Au vu des dernières élections législatives, les premières de l’ère post-syrienne, le martyrologue libanais semble être devenu un argument de brocante pour la survie d’une caste politique discréditée. Signe d’un désarroi certain, l’absence de renouvellement du personnel politique se traduit par le retour en force du religieux en tant que substitut au politique et par la confirmation de la féodalité clanique en guise de leadership.
Sauf à vouloir provoquer l’exode final des chrétiens arabes, le leadership chrétien libanais, en particulier maronite, serait avisé de se vivre non comme la pointe avancée de l’Occident en terre arabe, mais plutôt comme exerçant son pouvoir symboliquement par délégation des autres communautés chrétiennes du monde arabe, et de prendre la mesure du fait que ses options se répercutent d’une manière ou d’une autre sur ses coreligionnaires.
Sauf à considérer la chrétienté comme relevant du patrimoine exclusif de l’Occident, la vocation première des chrétiens arabes est d’être partie pleinement prenante au combat national arabe pour la restauration de la dignité et de la souveraineté nationale de l’espace arabe, et non comme le fer de lance du combat pour leur soumission à l’ordre américain, une fonction dévolue traditionnellement à Israël dont ils seraient à nouveau les supplétifs déconsidérés.
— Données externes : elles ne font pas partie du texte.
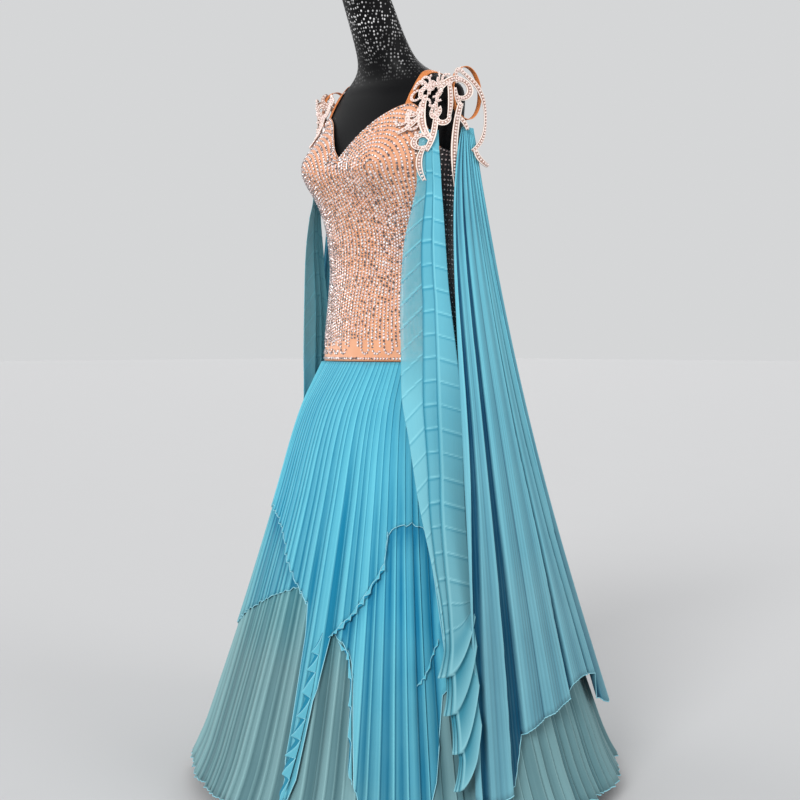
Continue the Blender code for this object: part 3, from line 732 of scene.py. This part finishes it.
pleats = {
    "count": 120, "seed": 7, "depthSeam": 0.0009, "depthHem": 0.0038, "rows": 46,
    # one knife pleat: share of its width, how far out it stands from -1 to 1, and its painted shade: dark in
    # the valley, a painted highlight on the ridge
    "parts": [(0.0, -1.0, 0.00), (0.10, -0.75, 0.42), (0.50, 0.05, 0.52), (0.84, 0.75, 0.60),
              (0.93, 1.0, 1.00)],
    # deep folds: degrees from the front, depth at the hem, half width in degrees
    "flutes": [(-38, 0.005, 2.6), (-29, 0.003, 1.6), (-20, 0.006, 2.0), (-8, 0.004, 1.6),
               (3, 0.005, 2.0), (11.5, 0.007, 1.2),
               (20.5, 0.014, 1.5), (27, 0.005, 1.4), (34, 0.009, 1.3), (40, 0.010, 1.1),
               (44, 0.008, 1.1), (49, 0.009, 1.1), (54, 0.010, 1.2), (60, 0.010, 1.8)],
}
pleatRnd = random.Random(pleats["seed"])
pleatStrength = [pleatRnd.uniform(0.5, 1.3) for _ in range(pleats["count"])]
pleatNudge = [pleatRnd.uniform(-0.30, 0.30) for _ in range(pleats["count"])]
pleatShade = [pleatRnd.uniform(-0.16, 0.16) for _ in range(pleats["count"])]
backFlutes = [(degrees + pleatRnd.uniform(-4, 4), pleatRnd.uniform(0.003, 0.009), 2.0)
              for degrees in range(74, 310, 11)]


def fluteDepth(degrees):
    total = 0.0
    for middle, depth, width in pleats["flutes"] + backFlutes:
        away = (degrees - middle + 180) % 360 - 180
        if abs(away) < 3.5 * width:
            total += depth * math.exp(-((away / width) ** 2))
    return total


def skirtLift(angle, drop, layer, ridge=0.0, strength=1.0):
    # how far a layer stands off the skirt's mean surface, the same folds for every layer
    depth = pleats["depthSeam"] + (pleats["depthHem"] - pleats["depthSeam"]) * drop
    wave = noise.noise(Vector((math.sin(angle) * 4.2, math.cos(angle) * 4.2, drop * 1.2)))
    flute = fluteDepth(math.degrees(angle)) * smoothShare(drop, 0.1, 0.9)
    flare = 0.008 * max(0.0, (drop - 0.90) / 0.10) ** 2
    return (0.0012 + layer * (0.0019 + 0.0030 * drop) + ridge * depth * strength
            + 0.012 * drop * wave - flute + flare)


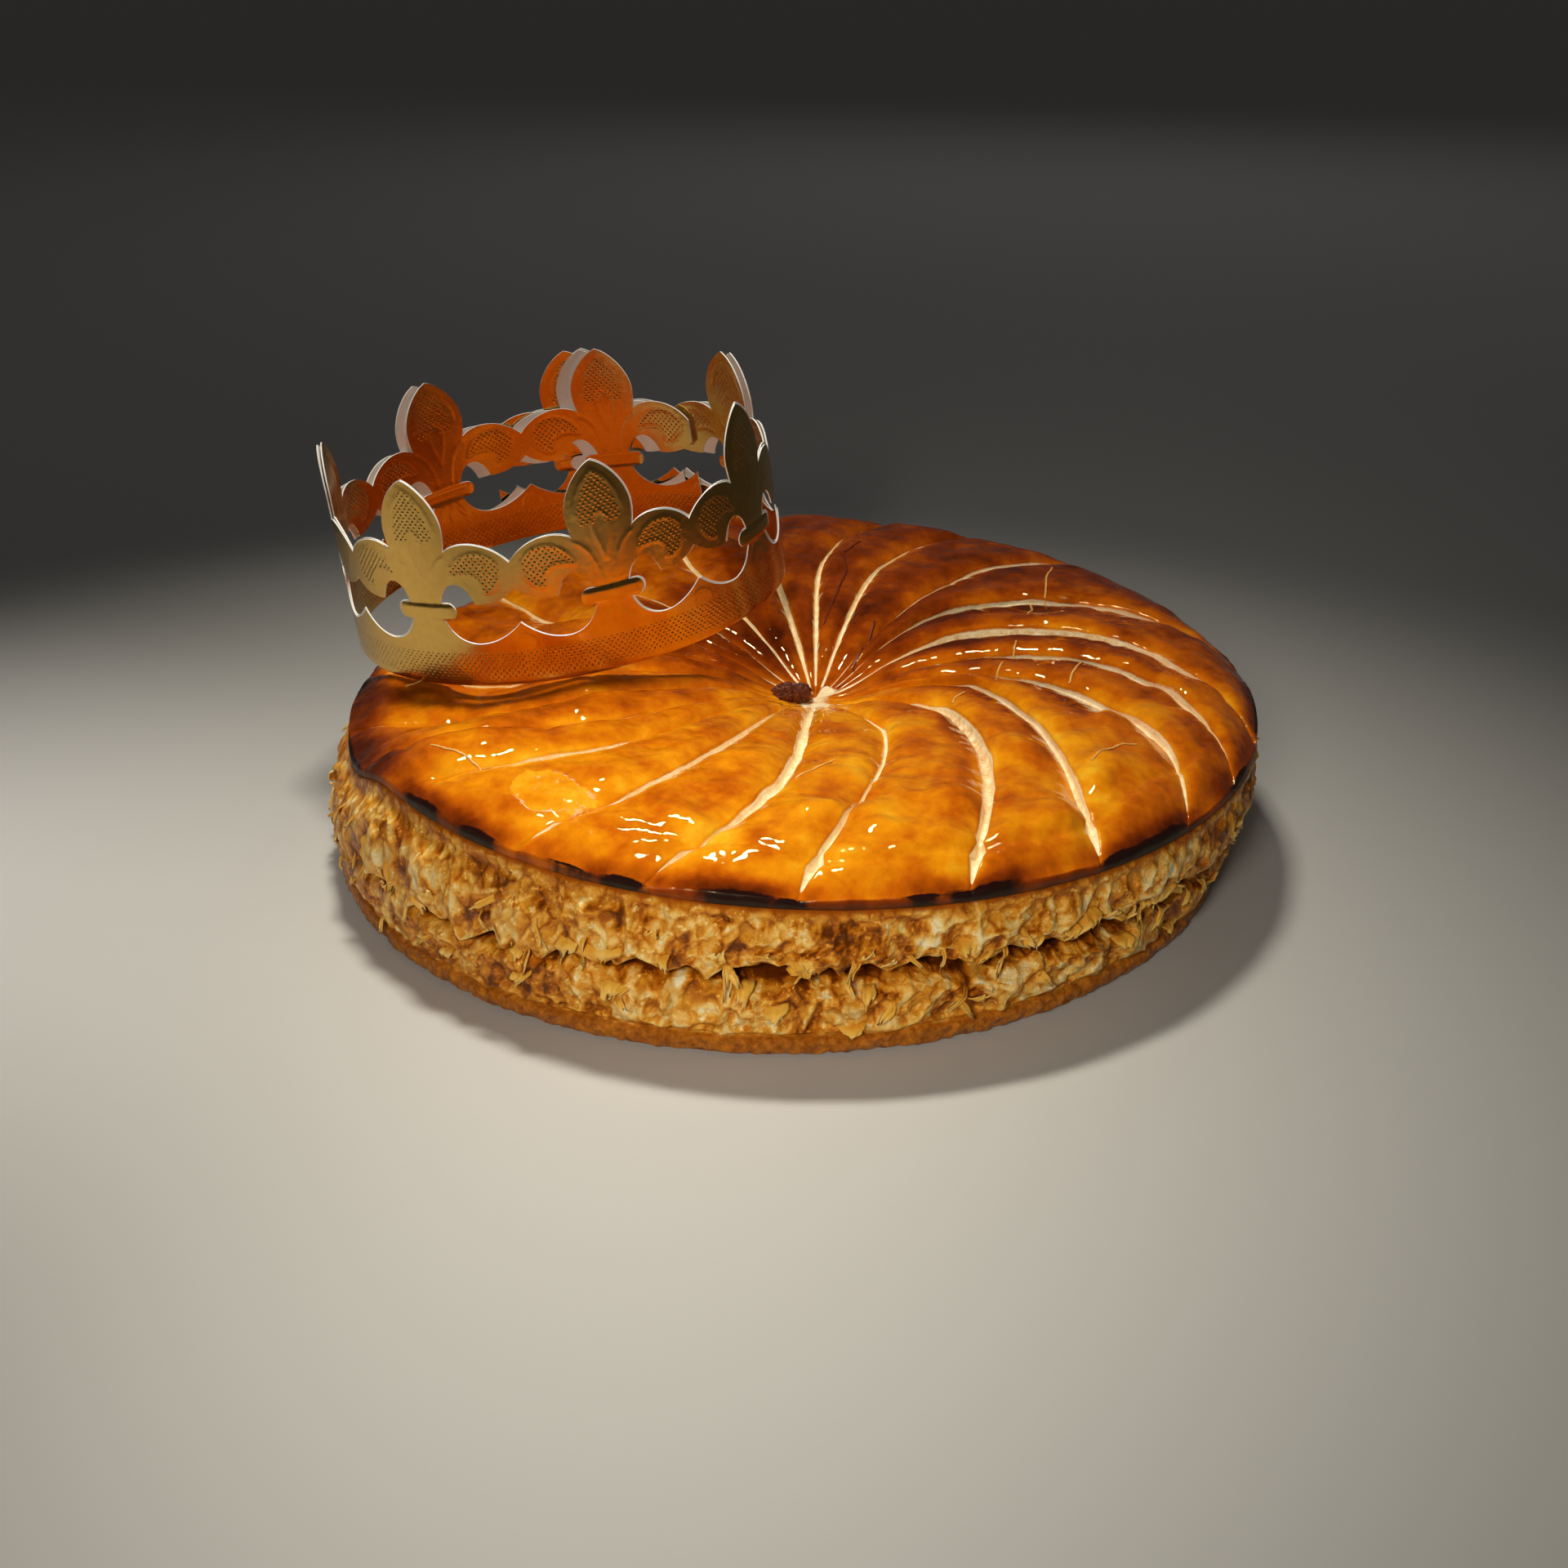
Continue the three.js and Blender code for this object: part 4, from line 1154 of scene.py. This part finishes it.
def fleur_sheet(bottom):
    """One fleur with its length of band, as flat points and triangles."""
    right = right_edge(bottom)
    left = right[1:-1][::-1] * np.array([-1, 1])
    loop = np.concatenate([right, left])
    across = np.arange(-pitch / 2, pitch / 2, mesh_size)
    rows_up = np.arange(bottom, crown_height, mesh_size * 0.87)
    grid = np.concatenate([
        np.stack([across + (i % 2) * mesh_size / 2, np.full(len(across), h)], axis=1)
        for i, h in enumerate(rows_up)
    ])
    closed = np.concatenate([loop, loop[:1]])
    grid = grid[inside_loop(grid, loop) & (distance_to(grid, closed) > 0.45 * mesh_size)]
    points = np.concatenate([loop, grid])
    edges = [(i, (i + 1) % len(loop)) for i in range(len(loop))]
    result = delaunay_2d_cdt([Vector(p) for p in points], edges, [], 0, 1e-5)
    flat = np.array([tuple(p) for p in result[0]])
    triangles = np.array([f for f in result[2] if len(f) == 3])
    middle = flat[triangles].mean(axis=1)
    return flat, triangles[inside_loop(middle, loop)]


def stamped(flat):
    """Height of the stamped lines in mm and the mask of the dotted fields, for one fleur."""
    mirrored = np.stack([np.abs(flat[:, 0]), flat[:, 1]], axis=1)
    petal = np.concatenate([[(6.9, 43)], bezier((6.9, 43), (6.8, 47.5), (3.4, 52), (0, 54), 12)])
    drop = np.concatenate([[(0, 30.5)], bezier((0, 30.5), (1.4, 36), (4.4, 41.5), (0, 43.2), 14)])
    comma = np.concatenate([[(9.2, 30.5)],
                            bezier((9.2, 30.5), (10.5, 37.5), (20.5, 39), (23.4, 33.2), 16),
                            bezier((23.4, 33.2), (24.6, 29), (20, 24.6), (17.6, 26.4), 10),
                            bezier((17.6, 26.4), (19.4, 31), (13.6, 32.6), (9.2, 30.5), 10)])
    stem = np.concatenate([[(8.2, 36)], bezier((8.2, 36), (4.6, 34.5), (2.8, 30), (2.3, 24.4), 10)])
    rays = [np.array([(0, 17.6), (0, 12.6)]), np.array([(2.2, 17.4), (4.6, 13.4)])]
    turn = np.linspace(0, math.pi, 10)
    arch = np.stack([pitch / 2 + 3.2 * np.cos(turn), 10.6 + 3 * np.sin(turn)], axis=1)
    relief = np.zeros(len(flat))
    stamps = [(petal, 0.45, 0.1), (drop, 0.45, 0.12), (comma, 0.45, 0.11), (stem, 0.45, 0.12),
              (rays[0], 0.4, -0.14), (rays[1], 0.4, -0.14), (arch, 0.4, 0.1)]
    for line, line_width, line_height in stamps:
        relief += line_height * np.exp(-(distance_to(mirrored, line) / line_width) ** 2)
    aside, up = mirrored.T
    relief += 0.3 * (1 - smooth(7.4, 9, aside)) * plateau(up, 18.4, 19.2, 22.2, 23)
    milled = (aside < 5) * (np.cos(2 * np.pi * aside / 1.7) > -0.2)
    relief -= 0.12 * np.exp(-((up - 23.5) / 0.45) ** 2) * milled
    petal_field = (aside < 5.8 * np.sqrt(clamp01((53.5 - up) / 10))) & (aside > 0.5 * (44 - up))
    petal_field &= up > 40
    lobe_field = inside_loop(mirrored, comma)
    band_field = (up > 1.5) & (up < 9)
    return relief, np.where(petal_field | lobe_field, 1.0, np.where(band_field, 0.75, 0.0))


def strip_angle(distance):
    """Angle round the ring of a place along the strip; the fleurs drift a little."""
    even = first_fleur_at + distance / crown_radius
    return even + fleur_drift * np.cos(even + drift_from)


def on_crown(distance, height, out):
    """A point of the crown in mm: along the strip, up it, and out from the middle of the card."""
    around = strip_angle(distance)
    oval = 1 - crown_oval * np.cos(2 * (around - crown_oval_at))
    spiral = overlap_step * (distance + 3.5 * pitch) / (fleurs * pitch)
    ring_radius = crown_radius * oval - crown_taper * height + spiral + out
    points = np.stack([ring_radius * np.sin(around), -ring_radius * np.cos(around), height], axis=1)
    lean = np.array(Matrix.Rotation(crown_lean[0], 3, "X") @ Matrix.Rotation(crown_lean[1], 3, "Y"))
    return points @ lean.T + np.array(crown_centre)


# The gap between the plies where they part above the fold, in mm
ply_gap = rounded([(0, fold_gap), (8, 0.6), (20, 0.9), (40, 1.2), (57, 1.3)], 2)


def card_ply(name, outer):
    """One ply of the strip: eight fleurs, gold on the side that shows and white elsewhere."""
    flat, triangles = fleur_sheet(-fold_length if outer else 0.0)
    if not outer:
        triangles = triangles[:, ::-1]
    relief, dotted = stamped(flat)
    height = np.maximum(flat[:, 1], 0)
    gap = 0.5 * ply_gap(height)
    out = (gap if outer else -gap) + 0.8 * relief
    if outer:
        bent = clamp01(-flat[:, 1] / fold_length) * math.pi
        out = out - fold_gap * 0.5 * (1 - np.cos(bent))
        height = np.where(flat[:, 1] < 0, -fold_drop * np.sin(bent), height)
    points, faces = [], []
    for number in range(fleurs + 1):
        distance = flat[:, 0] + (number - 3) * pitch
        if not outer:
            distance = 0.5 * pitch + (distance - 0.5 * pitch) * inner_creep
        points.append(on_crown(distance, height, out))
        faces.append(triangles + number * len(flat))
    ply = thin_piece(name, np.concatenate(points), np.concatenate(faces),
                     {"dotted": np.tile(dotted, fleurs + 1)})
    layer = ply.data.uv_layers.new(name="strip")
    corners = np.empty(len(ply.data.loops), int)
    ply.data.loops.foreach_get("vertex_index", corners)
    strip_place = np.tile(flat / 60 + 0.5, (fleurs + 1, 1))
    layer.data.foreach_set("uv", strip_place[corners].astype(np.float32).ravel())
    mend(ply, join_within=2e-5, face_out=False)
    ply.data.materials.append(gold_foil)
    ply.data.materials.append(white_card)
    thicken(ply, card_thickness, -1, material_offset=1, material_offset_rim=1)
    bpy.ops.object.shade_smooth_by_angle(angle=math.radians(40))
    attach(ply, "root")
    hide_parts("crown")


gold_foil, tree, shader = new_material("gold_foil")
strip_uv = add_node(tree, "ShaderNodeUVMap", {"uv_map": "strip"}).outputs["UV"]
turned_uv = add_node(tree, "ShaderNodeMapping", Vector=strip_uv, Rotation=(0, 0, math.radians(45)),
                     Scale=(50, 50, 50)).outputs[0]
from_dot = add_node(tree, "ShaderNodeTexVoronoi", Vector=turned_uv, Scale=1.0, Randomness=0.12)
dots = mask_between(tree, from_dot.outputs[0], 0.36, 0.05)
dots = math_node(tree, "MULTIPLY", dots, mask_of(tree, "dotted"))
rubbed = noise(tree, strip_uv, 30.0, 4.0)
foil_colour = mix_colours(tree, rubbed, linear(212, 164, 78), linear(232, 188, 102))
stamping = total(tree, dots, (rubbed, 0.3))
set_inputs(shader, Base_Color=foil_colour, Metallic=1.0, Roughness=0.2,
           Normal=bump(tree, stamping, 0.7, 0.00022))

white_card, tree, shader = new_material("white_card")
spots = add_mottle(tree, 80, 900, 900)
card_colour = mix_colours(tree, spots["Grain"], linear(244, 241, 235), linear(252, 250, 247))
set_inputs(shader, Base_Color=card_colour, Roughness=0.75)

card_ply("crown_outer_ply", outer=True)
card_ply("crown_inner_ply", outer=False)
La démocratisation de la vie arabe sera l’oeuvre des Arabes ou ne sera pas. En aucun cas elle ne devra se faire à l’ombre des baïonnettes américaines. En tout cas certainement pas avec les chrétiens arabes dans le rôle de contremaîtres.
Il est des blessures qui s’ulcèrent avec le temps au lieu de se cicatriser. L’histoire est comptable des comportements désinvoltes lourds toutefois de servitudes futures.